What you need to do –
Give only the number of lines in the data that contain the word "Blender".

Data listing –
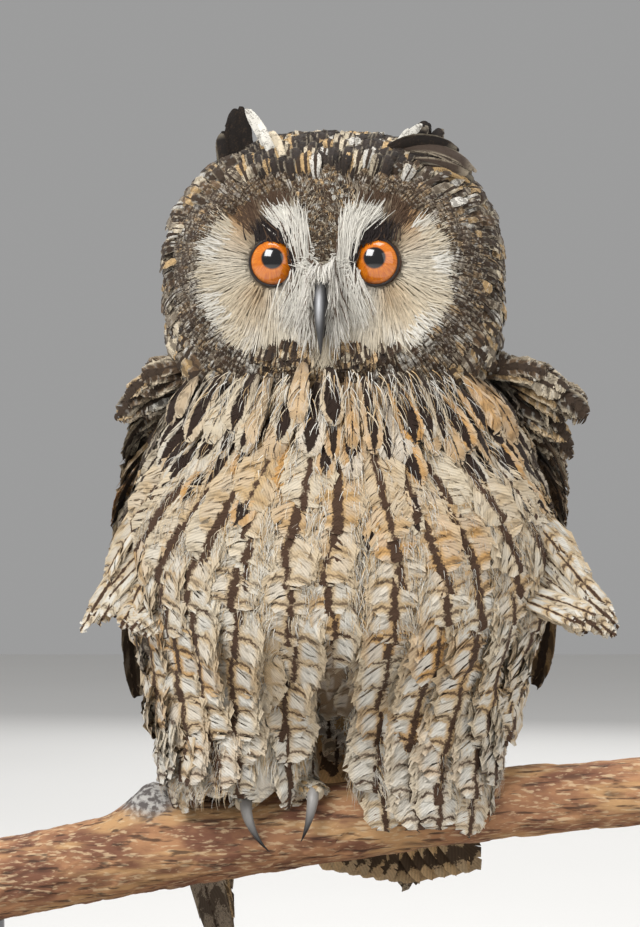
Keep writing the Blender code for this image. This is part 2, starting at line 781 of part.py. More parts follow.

==

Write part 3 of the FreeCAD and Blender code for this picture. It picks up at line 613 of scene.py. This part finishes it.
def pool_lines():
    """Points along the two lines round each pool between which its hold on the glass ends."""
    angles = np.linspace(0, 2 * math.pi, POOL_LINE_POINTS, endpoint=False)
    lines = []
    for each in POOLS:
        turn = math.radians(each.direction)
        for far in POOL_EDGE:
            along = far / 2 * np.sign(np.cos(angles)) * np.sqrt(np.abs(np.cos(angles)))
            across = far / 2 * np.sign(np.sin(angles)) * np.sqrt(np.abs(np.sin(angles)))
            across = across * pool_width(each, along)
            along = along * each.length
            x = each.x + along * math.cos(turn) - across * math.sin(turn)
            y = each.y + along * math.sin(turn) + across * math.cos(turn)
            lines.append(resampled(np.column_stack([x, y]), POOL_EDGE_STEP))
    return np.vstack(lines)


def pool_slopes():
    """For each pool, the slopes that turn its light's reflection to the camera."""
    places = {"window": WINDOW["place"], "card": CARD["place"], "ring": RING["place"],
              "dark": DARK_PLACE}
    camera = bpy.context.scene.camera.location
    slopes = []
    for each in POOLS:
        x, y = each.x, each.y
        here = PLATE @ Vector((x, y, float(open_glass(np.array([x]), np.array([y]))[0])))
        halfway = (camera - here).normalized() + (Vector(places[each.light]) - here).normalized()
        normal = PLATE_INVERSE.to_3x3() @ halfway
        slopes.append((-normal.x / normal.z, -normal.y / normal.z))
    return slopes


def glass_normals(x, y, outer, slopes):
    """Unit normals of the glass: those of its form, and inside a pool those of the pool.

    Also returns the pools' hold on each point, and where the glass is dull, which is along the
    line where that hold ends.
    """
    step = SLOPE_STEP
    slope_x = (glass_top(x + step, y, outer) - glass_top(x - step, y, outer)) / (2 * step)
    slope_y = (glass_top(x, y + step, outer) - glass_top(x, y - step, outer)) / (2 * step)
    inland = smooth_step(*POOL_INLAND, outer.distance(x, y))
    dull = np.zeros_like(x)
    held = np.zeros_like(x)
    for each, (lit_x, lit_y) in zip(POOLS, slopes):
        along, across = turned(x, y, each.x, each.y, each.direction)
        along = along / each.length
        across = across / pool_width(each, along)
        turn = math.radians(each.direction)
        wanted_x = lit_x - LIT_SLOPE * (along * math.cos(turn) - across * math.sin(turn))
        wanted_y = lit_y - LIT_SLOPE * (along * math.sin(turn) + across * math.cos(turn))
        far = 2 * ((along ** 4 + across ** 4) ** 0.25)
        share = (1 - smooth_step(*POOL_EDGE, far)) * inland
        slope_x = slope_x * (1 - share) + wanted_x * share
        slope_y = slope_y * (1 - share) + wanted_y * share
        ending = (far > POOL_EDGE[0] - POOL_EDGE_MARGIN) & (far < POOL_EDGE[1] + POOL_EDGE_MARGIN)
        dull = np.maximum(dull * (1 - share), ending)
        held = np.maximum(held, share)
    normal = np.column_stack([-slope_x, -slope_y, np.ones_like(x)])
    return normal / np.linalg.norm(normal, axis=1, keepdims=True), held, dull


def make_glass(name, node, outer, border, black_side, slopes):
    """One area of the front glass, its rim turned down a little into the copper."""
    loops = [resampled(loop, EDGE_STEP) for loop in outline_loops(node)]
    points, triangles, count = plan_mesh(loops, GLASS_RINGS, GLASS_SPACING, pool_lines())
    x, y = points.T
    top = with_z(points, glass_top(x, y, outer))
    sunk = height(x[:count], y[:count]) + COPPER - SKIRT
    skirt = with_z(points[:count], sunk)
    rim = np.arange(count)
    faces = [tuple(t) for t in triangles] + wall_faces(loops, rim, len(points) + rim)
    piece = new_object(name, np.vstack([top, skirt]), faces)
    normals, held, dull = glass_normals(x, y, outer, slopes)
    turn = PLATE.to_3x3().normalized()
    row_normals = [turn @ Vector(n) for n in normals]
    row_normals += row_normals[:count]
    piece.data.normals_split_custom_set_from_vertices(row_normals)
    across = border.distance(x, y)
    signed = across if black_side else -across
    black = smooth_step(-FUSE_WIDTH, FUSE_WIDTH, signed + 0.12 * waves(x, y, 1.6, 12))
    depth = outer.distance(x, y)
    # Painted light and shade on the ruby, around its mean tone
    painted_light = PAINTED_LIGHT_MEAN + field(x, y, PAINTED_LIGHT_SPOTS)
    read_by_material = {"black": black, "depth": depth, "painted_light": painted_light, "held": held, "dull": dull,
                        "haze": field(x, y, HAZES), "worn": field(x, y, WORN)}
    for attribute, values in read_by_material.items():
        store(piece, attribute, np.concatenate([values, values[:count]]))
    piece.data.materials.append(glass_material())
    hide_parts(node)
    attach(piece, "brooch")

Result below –
2